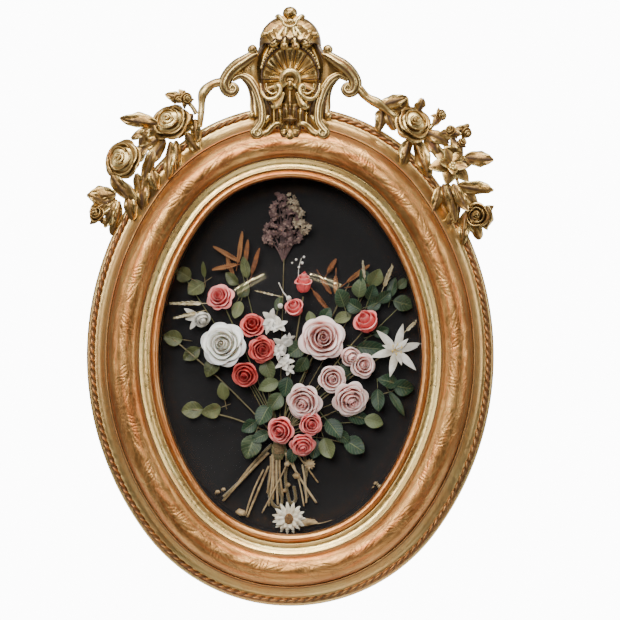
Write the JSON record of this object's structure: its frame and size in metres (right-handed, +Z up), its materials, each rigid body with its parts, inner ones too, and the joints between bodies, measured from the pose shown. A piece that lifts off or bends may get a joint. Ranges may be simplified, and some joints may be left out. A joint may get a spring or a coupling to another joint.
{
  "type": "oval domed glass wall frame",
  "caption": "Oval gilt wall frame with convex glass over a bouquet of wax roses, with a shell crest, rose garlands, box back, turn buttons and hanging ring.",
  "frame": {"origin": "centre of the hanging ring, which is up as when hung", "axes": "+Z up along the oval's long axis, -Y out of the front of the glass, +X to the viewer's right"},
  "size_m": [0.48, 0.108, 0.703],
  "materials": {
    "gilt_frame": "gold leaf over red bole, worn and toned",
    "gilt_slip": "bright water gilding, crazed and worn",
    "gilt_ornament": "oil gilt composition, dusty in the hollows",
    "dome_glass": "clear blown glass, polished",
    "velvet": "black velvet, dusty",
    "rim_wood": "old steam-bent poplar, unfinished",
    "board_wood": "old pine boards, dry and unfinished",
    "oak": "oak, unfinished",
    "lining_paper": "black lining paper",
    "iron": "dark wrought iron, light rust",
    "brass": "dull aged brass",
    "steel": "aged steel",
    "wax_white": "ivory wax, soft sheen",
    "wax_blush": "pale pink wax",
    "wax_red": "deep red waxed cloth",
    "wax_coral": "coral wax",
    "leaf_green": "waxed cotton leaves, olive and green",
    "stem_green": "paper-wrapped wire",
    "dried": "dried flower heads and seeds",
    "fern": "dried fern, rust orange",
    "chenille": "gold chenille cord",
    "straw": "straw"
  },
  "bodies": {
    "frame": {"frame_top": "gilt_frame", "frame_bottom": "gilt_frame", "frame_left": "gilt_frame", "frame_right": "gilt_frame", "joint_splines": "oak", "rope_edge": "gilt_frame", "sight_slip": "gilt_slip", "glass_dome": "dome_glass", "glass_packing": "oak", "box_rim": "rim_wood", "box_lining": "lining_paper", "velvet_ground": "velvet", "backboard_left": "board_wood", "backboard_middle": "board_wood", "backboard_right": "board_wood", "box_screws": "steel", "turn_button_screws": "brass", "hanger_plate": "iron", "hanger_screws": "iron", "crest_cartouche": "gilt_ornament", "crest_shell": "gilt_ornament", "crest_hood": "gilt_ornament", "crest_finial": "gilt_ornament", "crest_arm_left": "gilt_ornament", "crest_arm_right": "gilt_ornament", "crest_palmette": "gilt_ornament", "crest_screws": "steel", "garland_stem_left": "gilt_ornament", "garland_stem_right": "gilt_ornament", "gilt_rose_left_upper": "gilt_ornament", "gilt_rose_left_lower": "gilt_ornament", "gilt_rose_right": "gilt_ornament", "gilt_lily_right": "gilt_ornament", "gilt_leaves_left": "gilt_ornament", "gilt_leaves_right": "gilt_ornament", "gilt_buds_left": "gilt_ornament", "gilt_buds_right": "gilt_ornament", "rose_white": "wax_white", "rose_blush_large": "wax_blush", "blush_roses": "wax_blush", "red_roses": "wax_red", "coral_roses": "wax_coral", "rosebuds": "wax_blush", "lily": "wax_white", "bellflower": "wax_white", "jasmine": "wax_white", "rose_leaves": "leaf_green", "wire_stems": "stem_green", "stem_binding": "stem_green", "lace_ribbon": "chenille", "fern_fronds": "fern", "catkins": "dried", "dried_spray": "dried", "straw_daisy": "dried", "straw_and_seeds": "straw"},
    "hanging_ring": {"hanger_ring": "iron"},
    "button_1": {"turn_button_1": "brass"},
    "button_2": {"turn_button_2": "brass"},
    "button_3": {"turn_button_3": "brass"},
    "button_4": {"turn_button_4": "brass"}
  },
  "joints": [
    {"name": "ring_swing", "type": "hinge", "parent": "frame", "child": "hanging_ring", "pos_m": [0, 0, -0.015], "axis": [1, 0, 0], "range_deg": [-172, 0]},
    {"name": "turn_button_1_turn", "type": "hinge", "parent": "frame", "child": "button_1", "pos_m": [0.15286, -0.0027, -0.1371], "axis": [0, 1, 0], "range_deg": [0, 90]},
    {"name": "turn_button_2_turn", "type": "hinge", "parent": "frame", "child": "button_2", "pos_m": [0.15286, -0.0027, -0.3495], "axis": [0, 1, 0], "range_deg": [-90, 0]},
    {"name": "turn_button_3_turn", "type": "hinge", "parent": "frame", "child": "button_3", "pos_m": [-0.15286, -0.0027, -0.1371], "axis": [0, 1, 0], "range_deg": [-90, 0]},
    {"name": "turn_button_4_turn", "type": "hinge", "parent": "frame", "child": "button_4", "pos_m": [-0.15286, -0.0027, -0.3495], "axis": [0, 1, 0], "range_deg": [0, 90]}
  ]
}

━━━━

● Your objective: Give every line of the material again, exactly as it reads.

● Reply to the task:
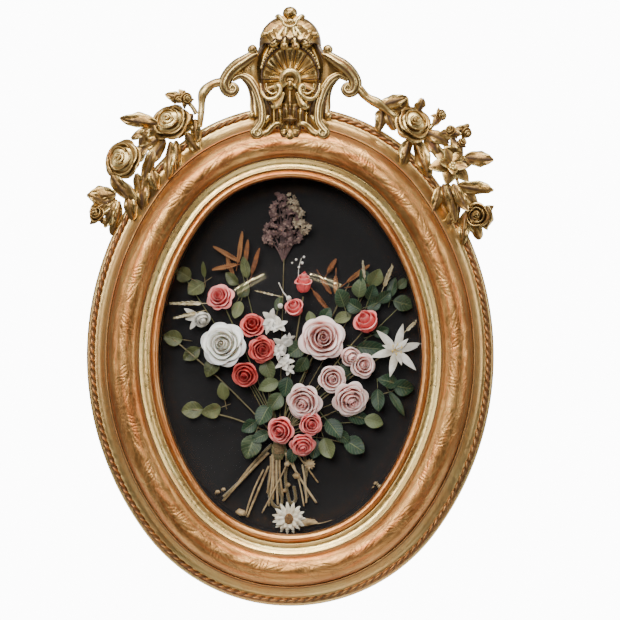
Write the JSON record of this object's structure: its frame and size in metres (right-handed, +Z up), its materials, each rigid body with its parts, inner ones too, and the joints between bodies, measured from the pose shown. A piece that lifts off or bends may get a joint. Ranges may be simplified, and some joints may be left out. A joint may get a spring or a coupling to another joint.
{
  "type": "oval domed glass wall frame",
  "caption": "Oval gilt wall frame with convex glass over a bouquet of wax roses, with a shell crest, rose garlands, box back, turn buttons and hanging ring.",
  "frame": {"origin": "centre of the hanging ring, which is up as when hung", "axes": "+Z up along the oval's long axis, -Y out of the front of the glass, +X to the viewer's right"},
  "size_m": [0.48, 0.108, 0.703],
  "materials": {
    "gilt_frame": "gold leaf over red bole, worn and toned",
    "gilt_slip": "bright water gilding, crazed and worn",
    "gilt_ornament": "oil gilt composition, dusty in the hollows",
    "dome_glass": "clear blown glass, polished",
    "velvet": "black velvet, dusty",
    "rim_wood": "old steam-bent poplar, unfinished",
    "board_wood": "old pine boards, dry and unfinished",
    "oak": "oak, unfinished",
    "lining_paper": "black lining paper",
    "iron": "dark wrought iron, light rust",
    "brass": "dull aged brass",
    "steel": "aged steel",
    "wax_white": "ivory wax, soft sheen",
    "wax_blush": "pale pink wax",
    "wax_red": "deep red waxed cloth",
    "wax_coral": "coral wax",
    "leaf_green": "waxed cotton leaves, olive and green",
    "stem_green": "paper-wrapped wire",
    "dried": "dried flower heads and seeds",
    "fern": "dried fern, rust orange",
    "chenille": "gold chenille cord",
    "straw": "straw"
  },
  "bodies": {
    "frame": {"frame_top": "gilt_frame", "frame_bottom": "gilt_frame", "frame_left": "gilt_frame", "frame_right": "gilt_frame", "joint_splines": "oak", "rope_edge": "gilt_frame", "sight_slip": "gilt_slip", "glass_dome": "dome_glass", "glass_packing": "oak", "box_rim": "rim_wood", "box_lining": "lining_paper", "velvet_ground": "velvet", "backboard_left": "board_wood", "backboard_middle": "board_wood", "backboard_right": "board_wood", "box_screws": "steel", "turn_button_screws": "brass", "hanger_plate": "iron", "hanger_screws": "iron", "crest_cartouche": "gilt_ornament", "crest_shell": "gilt_ornament", "crest_hood": "gilt_ornament", "crest_finial": "gilt_ornament", "crest_arm_left": "gilt_ornament", "crest_arm_right": "gilt_ornament", "crest_palmette": "gilt_ornament", "crest_screws": "steel", "garland_stem_left": "gilt_ornament", "garland_stem_right": "gilt_ornament", "gilt_rose_left_upper": "gilt_ornament", "gilt_rose_left_lower": "gilt_ornament", "gilt_rose_right": "gilt_ornament", "gilt_lily_right": "gilt_ornament", "gilt_leaves_left": "gilt_ornament", "gilt_leaves_right": "gilt_ornament", "gilt_buds_left": "gilt_ornament", "gilt_buds_right": "gilt_ornament", "rose_white": "wax_white", "rose_blush_large": "wax_blush", "blush_roses": "wax_blush", "red_roses": "wax_red", "coral_roses": "wax_coral", "rosebuds": "wax_blush", "lily": "wax_white", "bellflower": "wax_white", "jasmine": "wax_white", "rose_leaves": "leaf_green", "wire_stems": "stem_green", "stem_binding": "stem_green", "lace_ribbon": "chenille", "fern_fronds": "fern", "catkins": "dried", "dried_spray": "dried", "straw_daisy": "dried", "straw_and_seeds": "straw"},
    "hanging_ring": {"hanger_ring": "iron"},
    "button_1": {"turn_button_1": "brass"},
    "button_2": {"turn_button_2": "brass"},
    "button_3": {"turn_button_3": "brass"},
    "button_4": {"turn_button_4": "brass"}
  },
  "joints": [
    {"name": "ring_swing", "type": "hinge", "parent": "frame", "child": "hanging_ring", "pos_m": [0, 0, -0.015], "axis": [1, 0, 0], "range_deg": [-172, 0]},
    {"name": "turn_button_1_turn", "type": "hinge", "parent": "frame", "child": "button_1", "pos_m": [0.15286, -0.0027, -0.1371], "axis": [0, 1, 0], "range_deg": [0, 90]},
    {"name": "turn_button_2_turn", "type": "hinge", "parent": "frame", "child": "button_2", "pos_m": [0.15286, -0.0027, -0.3495], "axis": [0, 1, 0], "range_deg": [-90, 0]},
    {"name": "turn_button_3_turn", "type": "hinge", "parent": "frame", "child": "button_3", "pos_m": [-0.15286, -0.0027, -0.1371], "axis": [0, 1, 0], "range_deg": [-90, 0]},
    {"name": "turn_button_4_turn", "type": "hinge", "parent": "frame", "child": "button_4", "pos_m": [-0.15286, -0.0027, -0.3495], "axis": [0, 1, 0], "range_deg": [0, 90]}
  ]
}